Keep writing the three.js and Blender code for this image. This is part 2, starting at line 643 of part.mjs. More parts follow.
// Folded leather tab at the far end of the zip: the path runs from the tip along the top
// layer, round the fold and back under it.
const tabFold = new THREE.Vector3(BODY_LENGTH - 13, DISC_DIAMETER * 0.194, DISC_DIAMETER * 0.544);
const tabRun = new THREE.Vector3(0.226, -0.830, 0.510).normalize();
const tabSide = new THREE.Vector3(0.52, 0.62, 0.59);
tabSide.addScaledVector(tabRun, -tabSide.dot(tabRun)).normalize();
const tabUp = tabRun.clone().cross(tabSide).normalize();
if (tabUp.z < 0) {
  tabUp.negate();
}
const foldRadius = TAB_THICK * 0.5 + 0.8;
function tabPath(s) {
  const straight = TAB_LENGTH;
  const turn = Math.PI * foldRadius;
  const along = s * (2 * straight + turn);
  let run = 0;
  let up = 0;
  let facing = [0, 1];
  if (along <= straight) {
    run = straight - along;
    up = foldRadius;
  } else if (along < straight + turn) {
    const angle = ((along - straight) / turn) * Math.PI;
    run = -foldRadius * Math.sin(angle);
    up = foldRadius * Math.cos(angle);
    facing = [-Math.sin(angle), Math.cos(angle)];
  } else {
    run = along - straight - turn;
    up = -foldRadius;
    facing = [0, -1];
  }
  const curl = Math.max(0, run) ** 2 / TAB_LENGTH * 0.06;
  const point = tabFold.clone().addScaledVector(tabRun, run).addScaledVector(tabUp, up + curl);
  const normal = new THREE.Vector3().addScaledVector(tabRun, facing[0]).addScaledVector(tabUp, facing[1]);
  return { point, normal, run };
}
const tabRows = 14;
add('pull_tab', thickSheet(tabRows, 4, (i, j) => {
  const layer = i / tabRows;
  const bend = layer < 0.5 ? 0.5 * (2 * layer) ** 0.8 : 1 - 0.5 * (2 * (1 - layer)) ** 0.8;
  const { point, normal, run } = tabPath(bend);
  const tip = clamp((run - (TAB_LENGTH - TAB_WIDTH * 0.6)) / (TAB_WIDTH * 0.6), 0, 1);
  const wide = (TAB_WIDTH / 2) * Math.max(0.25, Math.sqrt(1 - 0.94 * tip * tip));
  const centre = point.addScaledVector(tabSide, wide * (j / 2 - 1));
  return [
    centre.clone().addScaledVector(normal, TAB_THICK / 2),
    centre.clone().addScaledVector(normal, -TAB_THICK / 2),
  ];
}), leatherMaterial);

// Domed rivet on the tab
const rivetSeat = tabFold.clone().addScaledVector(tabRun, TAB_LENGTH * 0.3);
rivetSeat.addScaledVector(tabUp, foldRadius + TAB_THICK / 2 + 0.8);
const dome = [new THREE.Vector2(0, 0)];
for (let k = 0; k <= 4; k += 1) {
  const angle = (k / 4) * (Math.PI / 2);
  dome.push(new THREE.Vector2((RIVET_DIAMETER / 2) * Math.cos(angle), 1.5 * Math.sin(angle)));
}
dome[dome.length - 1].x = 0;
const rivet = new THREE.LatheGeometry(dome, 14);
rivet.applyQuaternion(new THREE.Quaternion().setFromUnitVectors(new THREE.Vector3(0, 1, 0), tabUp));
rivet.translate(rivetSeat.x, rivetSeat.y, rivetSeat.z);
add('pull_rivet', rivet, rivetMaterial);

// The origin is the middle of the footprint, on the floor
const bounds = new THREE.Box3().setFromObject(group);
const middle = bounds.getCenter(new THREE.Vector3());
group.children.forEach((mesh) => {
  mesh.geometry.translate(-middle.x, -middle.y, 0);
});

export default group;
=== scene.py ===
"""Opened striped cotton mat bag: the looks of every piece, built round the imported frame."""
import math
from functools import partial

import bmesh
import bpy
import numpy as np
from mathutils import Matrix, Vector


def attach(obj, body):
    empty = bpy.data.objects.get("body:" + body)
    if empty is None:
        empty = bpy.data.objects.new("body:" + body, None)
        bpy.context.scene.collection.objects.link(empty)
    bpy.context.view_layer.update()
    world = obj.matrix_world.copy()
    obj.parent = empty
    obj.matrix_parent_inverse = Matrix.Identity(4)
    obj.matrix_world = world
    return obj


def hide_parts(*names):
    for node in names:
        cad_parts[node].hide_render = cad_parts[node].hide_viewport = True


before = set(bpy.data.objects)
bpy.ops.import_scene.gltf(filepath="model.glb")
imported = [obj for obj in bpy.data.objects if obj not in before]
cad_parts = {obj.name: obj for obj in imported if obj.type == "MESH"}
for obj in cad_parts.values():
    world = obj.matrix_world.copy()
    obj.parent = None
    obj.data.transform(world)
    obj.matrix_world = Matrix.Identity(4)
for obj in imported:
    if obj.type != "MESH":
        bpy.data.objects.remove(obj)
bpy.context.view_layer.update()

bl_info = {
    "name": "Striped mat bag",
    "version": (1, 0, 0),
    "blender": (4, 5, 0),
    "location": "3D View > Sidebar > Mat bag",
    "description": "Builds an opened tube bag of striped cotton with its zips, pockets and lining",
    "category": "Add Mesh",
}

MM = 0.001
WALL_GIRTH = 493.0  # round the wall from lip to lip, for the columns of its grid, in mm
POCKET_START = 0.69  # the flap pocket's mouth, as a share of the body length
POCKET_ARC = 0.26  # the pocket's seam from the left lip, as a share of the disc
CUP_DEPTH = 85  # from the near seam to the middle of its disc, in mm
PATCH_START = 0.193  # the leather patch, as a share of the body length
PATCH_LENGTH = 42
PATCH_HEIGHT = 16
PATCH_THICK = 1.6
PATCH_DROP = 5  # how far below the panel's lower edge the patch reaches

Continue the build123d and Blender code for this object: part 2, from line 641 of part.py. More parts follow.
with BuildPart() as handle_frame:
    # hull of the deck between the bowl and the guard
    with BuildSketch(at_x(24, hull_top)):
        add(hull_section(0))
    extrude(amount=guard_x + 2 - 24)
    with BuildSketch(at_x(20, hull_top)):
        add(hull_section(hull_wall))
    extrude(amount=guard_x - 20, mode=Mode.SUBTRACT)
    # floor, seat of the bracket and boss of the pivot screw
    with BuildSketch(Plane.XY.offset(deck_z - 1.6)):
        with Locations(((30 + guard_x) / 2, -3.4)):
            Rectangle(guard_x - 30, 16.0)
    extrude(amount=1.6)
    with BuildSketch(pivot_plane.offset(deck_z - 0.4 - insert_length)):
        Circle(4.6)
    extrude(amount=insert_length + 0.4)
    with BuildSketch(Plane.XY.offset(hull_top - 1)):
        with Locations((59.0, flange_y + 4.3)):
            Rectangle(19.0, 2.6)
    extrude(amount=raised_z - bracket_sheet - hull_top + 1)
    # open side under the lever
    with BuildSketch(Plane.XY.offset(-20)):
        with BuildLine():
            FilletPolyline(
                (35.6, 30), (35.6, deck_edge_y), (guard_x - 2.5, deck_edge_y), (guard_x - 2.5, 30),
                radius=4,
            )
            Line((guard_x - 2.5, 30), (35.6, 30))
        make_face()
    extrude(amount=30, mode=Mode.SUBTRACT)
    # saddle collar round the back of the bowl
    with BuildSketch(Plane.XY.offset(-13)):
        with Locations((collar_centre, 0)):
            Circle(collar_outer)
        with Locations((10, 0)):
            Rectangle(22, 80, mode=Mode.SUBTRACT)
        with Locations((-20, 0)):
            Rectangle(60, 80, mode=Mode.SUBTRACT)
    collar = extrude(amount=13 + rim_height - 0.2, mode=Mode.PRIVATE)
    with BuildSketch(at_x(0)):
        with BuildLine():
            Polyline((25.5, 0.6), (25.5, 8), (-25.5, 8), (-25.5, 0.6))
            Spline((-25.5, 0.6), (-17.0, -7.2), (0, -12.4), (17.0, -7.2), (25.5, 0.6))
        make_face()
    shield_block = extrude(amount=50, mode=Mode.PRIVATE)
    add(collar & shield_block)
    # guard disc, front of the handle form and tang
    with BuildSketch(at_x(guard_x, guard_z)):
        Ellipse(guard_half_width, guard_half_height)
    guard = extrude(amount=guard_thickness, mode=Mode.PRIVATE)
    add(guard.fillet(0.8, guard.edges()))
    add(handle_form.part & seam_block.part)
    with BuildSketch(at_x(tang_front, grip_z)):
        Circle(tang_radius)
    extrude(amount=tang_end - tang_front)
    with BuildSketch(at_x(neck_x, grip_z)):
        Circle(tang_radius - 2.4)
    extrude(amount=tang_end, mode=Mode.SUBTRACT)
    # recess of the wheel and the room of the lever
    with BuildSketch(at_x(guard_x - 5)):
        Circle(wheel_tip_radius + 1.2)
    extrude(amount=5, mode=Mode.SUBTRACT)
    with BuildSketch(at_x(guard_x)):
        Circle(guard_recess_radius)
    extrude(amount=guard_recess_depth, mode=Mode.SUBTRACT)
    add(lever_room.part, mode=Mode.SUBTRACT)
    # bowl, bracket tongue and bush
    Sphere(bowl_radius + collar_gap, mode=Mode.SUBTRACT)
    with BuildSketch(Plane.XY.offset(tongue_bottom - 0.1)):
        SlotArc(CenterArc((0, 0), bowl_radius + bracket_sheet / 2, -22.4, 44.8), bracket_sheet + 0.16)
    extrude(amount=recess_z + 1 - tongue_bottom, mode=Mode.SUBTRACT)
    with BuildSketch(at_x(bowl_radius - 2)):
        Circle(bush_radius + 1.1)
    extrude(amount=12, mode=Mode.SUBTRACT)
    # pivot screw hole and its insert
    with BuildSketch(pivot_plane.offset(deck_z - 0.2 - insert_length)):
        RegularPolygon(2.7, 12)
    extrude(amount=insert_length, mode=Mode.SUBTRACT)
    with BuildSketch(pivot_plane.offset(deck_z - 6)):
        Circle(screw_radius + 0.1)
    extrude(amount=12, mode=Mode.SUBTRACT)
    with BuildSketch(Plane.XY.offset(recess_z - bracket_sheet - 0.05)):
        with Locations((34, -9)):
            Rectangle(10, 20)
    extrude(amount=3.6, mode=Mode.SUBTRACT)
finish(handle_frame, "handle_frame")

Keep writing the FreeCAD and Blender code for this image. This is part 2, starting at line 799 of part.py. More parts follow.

= = =

Repeat word for word the lines from the line containing "on the floor" to the line containing "if empty is", both lines included; nothing else should appear.

→ **CORRECT RESULT**:
// The origin is the middle of the footprint, on the floor
const bounds = new THREE.Box3().setFromObject(group);
const middle = bounds.getCenter(new THREE.Vector3());
group.children.forEach((mesh) => {
  mesh.geometry.translate(-middle.x, -middle.y, 0);
});

export default group;
=== scene.py ===
"""Opened striped cotton mat bag: the looks of every piece, built round the imported frame."""
import math
from functools import partial

import bmesh
import bpy
import numpy as np
from mathutils import Matrix, Vector


def attach(obj, body):
    empty = bpy.data.objects.get("body:" + body)
    if empty is None:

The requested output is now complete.